Whereas a writer is defined, in part, by his influences he also 'chooses' them; his work sets the terms of reference. This is not the case with trade, including that marketed as 'free'. Strong economies determine the terms for the weak, who accept these (as they often must) at their peril. New Zealand is not powerful politically, economically, or culturally. We extol our inventiveness yet, per head of population, the number of patents we register annually is well below that of most developed countries. Great travellers, we refuse to take the road less travelled. Thumb out, we wait by the highway while muttering We must keep up, we must keep up…

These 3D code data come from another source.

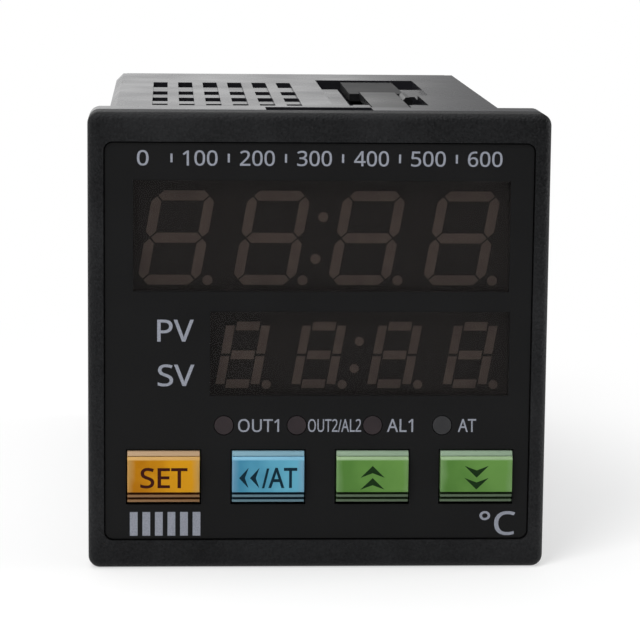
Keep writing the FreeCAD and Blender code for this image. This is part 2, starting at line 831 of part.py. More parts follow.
def terminal_screw(side, z):
    """Cheese-head screw with a cross recess."""
    x = side * terminal_x
    y0 = y_terminal_floor + clamp_thickness
    head = stud(screw_head_radius, x, z, y0, y0 + screw_head_height, screw_head_sides)
    shank = stud(screw_radius, x, z, y0 - screw_length, y0)
    w, length, depth = screw_recess
    y1 = y0 + screw_head_height
    cross = [
        block(x - length / 2, x + length / 2, y1 - depth, y1 + past, z - w / 2, z + w / 2),
        block(x - w / 2, x + w / 2, y1 - depth, y1 + past, z - length / 2, z + length / 2),
    ]
    return joined([head, shank]).cut(cross)


# ------------------------------------------------------------------ build
save("front_bezel", front_bezel())
save("front_overlay", front_overlay())
save("window_lens", window_lens())

pv_block, pv_bars = display(pv_box, mitred_digit(), pv_pitch, pv_point_offset, pv_point_radius,
                            pv_colon_rise)
save("pv_display", pv_block)
save("pv_segments", *pv_bars)
sv_block, sv_bars = display(sv_box, square_digit(), sv_pitch, sv_point_offset, sv_point_radius,
                            sv_colon_rise)
save("sv_display", sv_block)
save("sv_segments", *sv_bars)

for name, x in zip(("out1", "out2", "alarm", "tuning"), lamp_x):
    save("lamp_" + name, lamp(x))

for name, x in zip(("set", "shift", "up", "down"), key_x):
    save("key_" + name, keycap(x))
    save("plunger_" + name, switch_plunger(x))
    save("switch_" + name, tact_switch(x))

save("display_board", display_board())
save("power_board", side_board(-1))
save("control_board", side_board(1))
core, coil = transformer()
save("transformer_core", core)
save("transformer_coil", coil)
save("output_relay", relay(relay_y[0]))
save("alarm_relay", relay(relay_y[1]))
save("mains_capacitor", capacitor(capacitor_large, capacitor_z[0]))
save("supply_capacitor", capacitor(capacitor_small, capacitor_z[1]))
save("controller_chip", controller_chip())
save("case_shell", case_shell())
save("terminal_block", terminal_block())
save("terminal_contacts", *[contact(side, z) for side, z in terminals])
save("clamp_plates", *[clamp_plate(side, z) for side, z in terminals])
save("terminal_screws", *[terminal_screw(side, z) for side, z in terminals])
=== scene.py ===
"""Dresses a panel-mount temperature controller for its studio picture.

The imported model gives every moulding, board and fastener.  This script gives each of them its
finish and adds the fine pieces: rounded key caps with their legends, the print on the front,
rounded terminal screws and the printed terminal numbers.  All sizes are in metres.
"""
from __future__ import annotations

import json
import logging
import math
from dataclasses import dataclass
from enum import Enum
from typing import Callable, ClassVar, Sequence

import bmesh
import bpy
from mathutils import Matrix, Vector


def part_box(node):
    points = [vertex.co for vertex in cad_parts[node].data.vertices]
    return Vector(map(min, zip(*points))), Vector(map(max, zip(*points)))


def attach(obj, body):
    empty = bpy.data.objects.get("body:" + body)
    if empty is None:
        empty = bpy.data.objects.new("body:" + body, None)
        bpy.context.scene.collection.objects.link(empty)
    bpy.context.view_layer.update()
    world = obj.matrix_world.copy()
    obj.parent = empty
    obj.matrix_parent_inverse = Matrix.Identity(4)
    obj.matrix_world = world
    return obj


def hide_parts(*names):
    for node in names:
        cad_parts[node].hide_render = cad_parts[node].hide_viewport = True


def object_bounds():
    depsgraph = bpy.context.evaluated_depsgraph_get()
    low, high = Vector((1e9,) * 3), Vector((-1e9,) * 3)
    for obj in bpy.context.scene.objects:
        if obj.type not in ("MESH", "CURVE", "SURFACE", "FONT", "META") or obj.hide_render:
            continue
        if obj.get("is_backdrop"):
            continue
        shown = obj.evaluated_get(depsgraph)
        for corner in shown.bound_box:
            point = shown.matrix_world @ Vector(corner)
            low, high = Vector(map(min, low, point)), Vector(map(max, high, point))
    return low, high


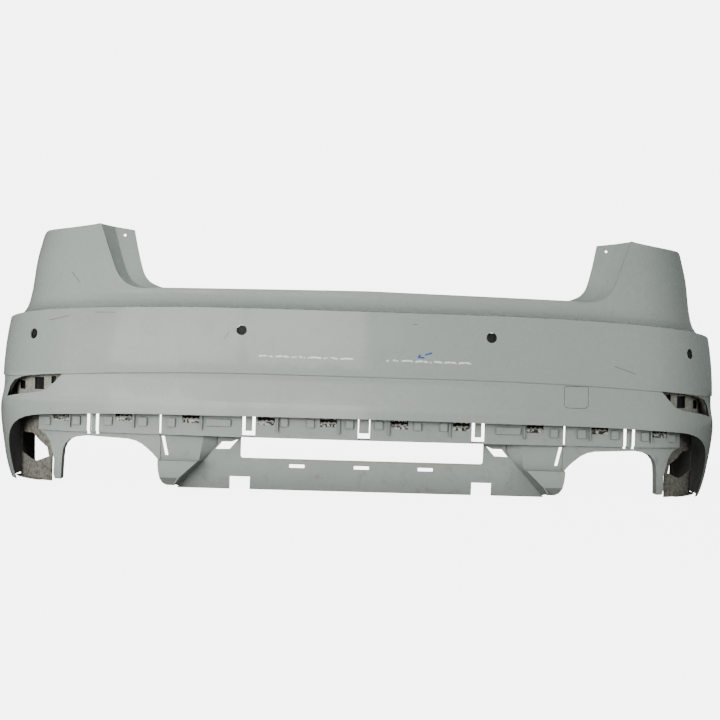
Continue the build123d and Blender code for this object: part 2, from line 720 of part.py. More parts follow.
with BuildPart() as corner_carrier:
    start = split_x + split_gap / 2
    add(plan_band(strip_in, carrier_wall, start, corner_end_x, strip_low, 188))
    add(plan_band(fascia_in, carrier_wall, start, corner_end_x, 0, plate_top))
    add(plan_band(strip_in, fascia_in - strip_in + carrier_wall, start, corner_end_x,
                  strip_low, plate_top))
    add(prism(arc_line + [(478, -10)], cut_from, cut_to), mode=Mode.SUBTRACT)
    add(arch_lip(start, 722, 12))
    add(prism(leg_outside, cut_from, cut_to), mode=Mode.SUBTRACT)
    for x, z, width, height in corner_pads:
        add(pad(x, z, width, height, 5.0))
    for x in corner_ribs:
        strip_y = plan_y(x, -strip_in) - front_y
        add(slab(x - rib_half, x + rib_half, 136, 184, strip_y - 5, strip_y + 1))
    for x in corner_windows:
        add(slab(x - strip_window_half, x + strip_window_half, 158, 168), mode=Mode.SUBTRACT)
    add(slab(corner_slot_x - slot_width / 2, corner_slot_x + slot_width / 2, strip_low - 4, 180),
        mode=Mode.SUBTRACT)

with BuildPart() as corner_shield:
    face_radius = corner_radius - shield_in
    add(ring(face_radius - carrier_wall, face_radius, 4, shield_top, shield_from, shield_to))
    add(ring(face_radius - carrier_wall, face_radius + 44, shield_top - carrier_wall, shield_top,
             shield_from + 8, shield_to))
    add(ring(face_radius - carrier_wall, face_radius + 10, 4, 4 + carrier_wall,
             shield_from + 8, shield_to))
    add(prism(shield_hole, front_y, cut_to), mode=Mode.SUBTRACT)

# ---- brackets behind the ears and along the side walls ----
bracket_out = ear_out(560) - wall - 4.0
bracket_wall, bracket_low, bracket_high, bracket_shelf = 2.2, 500.0, 556.0, 18.0
bracket_from, bracket_to = 12, 62       # headings round the corner
with BuildPart() as ear_bracket:
    near = corner_radius + bracket_out
    add(ring(near - bracket_wall, near, bracket_low, bracket_high, bracket_from, bracket_to))
    add(ring(near - bracket_shelf, near, bracket_low, bracket_low + bracket_wall,
             bracket_from, bracket_to))
    middle = (corner_x, corner_y, (bracket_low + bracket_high) / 2)
    for angle in (22, 37, 52):
        a = radians(angle - 90)
        plane = Plane(origin=middle, x_dir=(-sin(a), cos(a), 0), z_dir=(cos(a), sin(a), 0))
        with BuildSketch(plane.offset(near - 20)):
            RectangleRounded(14, 26, 4)
        extrude(amount=30, mode=Mode.SUBTRACT)

rail_from, rail_to = front_y + 345, front_y + 585
rail_low, rail_high = 348.0, 372.0
rail_x = side_x - 4.5                   # outer face of the rail
rail_web, rail_flange, rail_reach = 3.0, 2.4, 18.0
rail_slots, slot_half = 5, 14.0
with BuildPart() as arch_rail:
    add(prism([(rail_x - rail_web, rail_low), (rail_x, rail_low), (rail_x, rail_high),
               (rail_x - rail_web, rail_high)], rail_from, rail_to))
    add(prism([(rail_x - rail_reach, rail_high - rail_flange), (rail_x, rail_high - rail_flange),
               (rail_x, rail_high), (rail_x - rail_reach, rail_high)], rail_from, rail_to))
    for i in range(rail_slots):
        y = rail_from + (i + 0.5) * (rail_to - rail_from) / rail_slots
        add(prism([(rail_x - 15, rail_high - 6), (rail_x - 7, rail_high - 6),
                   (rail_x - 7, rail_high + 2), (rail_x - 15, rail_high + 2)],
                  y - slot_half, y + slot_half), mode=Mode.SUBTRACT)

# ---- sheet-metal nuts on the wheel-arch flanges ----
nut_thick, nut_length, nut_width = 1.0, 16.0, 14.0
nut_gap = 0.4                           # to each face of the flange
with BuildPart() as arch_nuts:
    for angle in arch_hole_angles:
        a = radians(angle)
        y, z = arch_y + arch_radius * cos(a), arch_z + arch_radius * sin(a)
        plane = Plane(origin=(side_x - 11, y, z), x_dir=(1, 0, 0), z_dir=(0, cos(a), sin(a)))
        for lift in (wall + nut_gap, -nut_thick - nut_gap):
            with BuildSketch(plane.offset(lift)):
                with Locations((-3, 0)):
                    Rectangle(nut_length, nut_width)
                Circle(arch_hole_radius - nut_gap, mode=Mode.SUBTRACT)
            extrude(amount=nut_thick)
        with BuildSketch(plane.offset(-nut_thick - nut_gap)):
            with Locations((-11.5, 0)):
                Rectangle(1.0, nut_width)
        extrude(amount=wall + 2 * (nut_thick + nut_gap))

for side, label in ((1, "right"), (-1, "left")):
    export(place(corner_carrier.part, side), "corner_carrier_" + label)
    export(place(corner_shield.part, side), "corner_shield_" + label)
    export(place(ear_bracket.part, side), "ear_bracket_" + label)
    export(place(arch_rail.part, side), "arch_rail_" + label)
    export(place(arch_nuts.part, side), "arch_nuts_" + label)

# ---- spring clips that hold the lower trim, one behind each window ----
teeth = [(-18, 0), (-18, 5), (-13, 3.4), (-9, 6.4), (-4, 3.8), (1, 6.6), (6, 3.2), (12, 6.2)]
teeth += [(18, 4.4), (18, 0)]
clip_gap = 1.2                          # behind the carrier
clip_thick, tongue_width, tongue_length = 0.8, 22.0, 9.0
clip_places = [(side * x, 161.5, strip_in) for x in windows for side in (1, -1)]
clip_places += [(side * x, 156.5, strip_in) for x in corner_windows for side in (1, -1)]
with BuildPart() as trim_clips:
    for x, z, face_in in clip_places:
        plane = on_plan(x, z, -face_in - carrier_wall - clip_gap)
        with BuildSketch(plane):
            with BuildLine():
                Polyline(teeth, close=True)
            make_face()
        extrude(amount=-clip_thick)
        with BuildSketch(plane.offset(0.1 - clip_thick)):
            with Locations((0, 1.4)):
                Rectangle(tongue_width, 1.2)
        extrude(amount=-tongue_length)
export(trim_clips.part, "trim_clips")
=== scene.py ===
import bmesh
import bpy
import json
from math import atan2, cos, pi, radians, sin
from mathutils import Matrix, Vector


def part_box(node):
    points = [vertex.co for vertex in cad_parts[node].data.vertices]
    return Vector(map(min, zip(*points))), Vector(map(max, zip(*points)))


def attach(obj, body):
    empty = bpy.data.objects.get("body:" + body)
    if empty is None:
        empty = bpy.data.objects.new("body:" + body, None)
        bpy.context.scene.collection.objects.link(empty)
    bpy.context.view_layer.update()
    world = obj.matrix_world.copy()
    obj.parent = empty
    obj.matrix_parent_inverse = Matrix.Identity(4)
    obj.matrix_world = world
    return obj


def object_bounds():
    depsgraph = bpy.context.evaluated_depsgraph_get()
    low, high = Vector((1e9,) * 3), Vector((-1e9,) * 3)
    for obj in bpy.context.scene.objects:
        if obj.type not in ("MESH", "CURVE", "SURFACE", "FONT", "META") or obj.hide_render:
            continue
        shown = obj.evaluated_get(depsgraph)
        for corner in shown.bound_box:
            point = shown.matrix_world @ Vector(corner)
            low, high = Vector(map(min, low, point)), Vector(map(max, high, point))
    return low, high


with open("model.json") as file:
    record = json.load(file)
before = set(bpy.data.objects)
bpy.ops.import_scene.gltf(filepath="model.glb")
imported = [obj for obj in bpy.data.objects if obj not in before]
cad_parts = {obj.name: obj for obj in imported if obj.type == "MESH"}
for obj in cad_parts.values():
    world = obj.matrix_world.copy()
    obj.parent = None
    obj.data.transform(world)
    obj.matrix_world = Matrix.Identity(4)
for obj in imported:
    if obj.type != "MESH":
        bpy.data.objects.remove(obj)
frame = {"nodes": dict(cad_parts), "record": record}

cad_box = [list(corner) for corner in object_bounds()]
FRONT = cad_box[0][1]                   # outermost point of the painted face


def clusters(node, gap):
    """Boxes of the separate pieces in a node, told apart by gaps along X."""
    points = sorted((v.co.copy() for v in frame["nodes"][node].data.vertices), key=lambda p: p.x)
    groups = [[points[0]]]
    for p in points[1:]:
        if p.x - groups[-1][-1].x > gap:
            groups.append([])
        groups[-1].append(p)
    return [(Vector([min(p[i] for p in g) for i in range(3)]),
             Vector([max(p[i] for p in g) for i in range(3)])) for g in groups]


# ---- shader maths ----
class Mat:
    """A material whose maths is written as expressions."""

    def __init__(self, name):
        self.mat = bpy.data.materials.new(name)
        self.mat.use_nodes = True
        self.tree = self.mat.node_tree
        self.tree.nodes.clear()
        self.out = self.tree.nodes.new("ShaderNodeOutputMaterial")
        self.place = self.node("ShaderNodeTexCoord").out("Object")

    def node(self, kind, settings=None, **sockets):
        n = self.tree.nodes.new(kind)
        for key, value in (settings or {}).items():
            setattr(n, key, value)
        for key, value in sockets.items():
            place = int(key[1:]) if key[0] == "_" else key.replace("_", " ")
            socket = n.inputs[place]
            if isinstance(value, Sock):
                self.tree.links.new(value.socket, socket)
            else:
                socket.default_value = value
        return Node(self, n)

    def noise(self, scale, detail=3.0, rough=0.55, stretch=(1, 1, 1), at=(0, 0, 0)):
        where = self.node("ShaderNodeMapping", Vector=self.place, Scale=stretch, Location=at)
        where = where.out("Vector")
        n = self.node("ShaderNodeTexNoise", Vector=where, Scale=scale, Detail=detail, Roughness=rough)
        return n.out(0)

    def ramp(self, value, low, high):
        """0 below low, 1 above high."""
        n = self.node("ShaderNodeMapRange", {"interpolation_type": "SMOOTHSTEP"}, Value=value,
                      From_Min=low, From_Max=high)
        return n.out(0)

    def mix(self, share, a, b):
        """Colour a where share is 0 and b where it is 1."""
        return self.node("ShaderNodeMix", {"data_type": "RGBA"}, _0=share, _6=a, _7=b).out(2)

    def vector(self, operation, a, b):
        return self.node("ShaderNodeVectorMath", {"operation": operation}, _0=a, _1=b)

    def axis(self, index):
        return self.node("ShaderNodeSeparateXYZ", Vector=self.place).out(index)

    def occlusion_shade(self, reach, low=0.25, high=0.85):
        """Ambient-occlusion mask for painted shade: 1 in corners and gaps narrower than about the
        reach, 0 on open faces.
        """
        n = self.node("ShaderNodeAmbientOcclusion", {"samples": 6}, Distance=reach)
        return self.ramp(1.0 - n.out("AO"), low, high)

    def surface(self, bump=None, strength=0.2, distance=0.001, **sockets):
        shader = self.node("ShaderNodeBsdfPrincipled", **sockets)
        if bump is not None:
            normal = self.node("ShaderNodeBump", Height=bump, Strength=strength, Distance=distance)
            self.tree.links.new(normal.out(0).socket, shader.n.inputs["Normal"])
        self.tree.links.new(shader.out(0).socket, self.out.inputs["Surface"])
        return self.mat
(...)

Our most artistically literate leader Helen Clark allowed GE trialing, thereby blunting our market edge and compromising our ‘point of difference' in a period when, given the CSIRO projection, GE crops must come to predominate in most countries. Unlike many trading partners, New Zealand can easily feed its people if required to. Given low population density and a high amount of arable land, the smart strategy for a group of islands remote from most markets is to maximise return on exports by becoming a boutique supplier of organic produce to the wealthy rather than adopting the Monsanto-influenced approach. But, political and business rhetoric notwithstanding, New Zealand prefers to follow rather than to lead. I remember the late Bruce Jesson:

You can see my problem as a New Zealand nationalist. How do you develop a sense of identity among people who lack any originality or confidence in themselves? Do not get me wrong. I am not saying that we are entirely a nation of mediocre and timid conformists. I have known plenty of New Zealanders who have been well-read, intellectually-stimulating, non-conformist, courageous and sometimes eccentric. They have tended to be marginalised, however. There is something about the structure and culture of this country that fosters the mediocre conformist.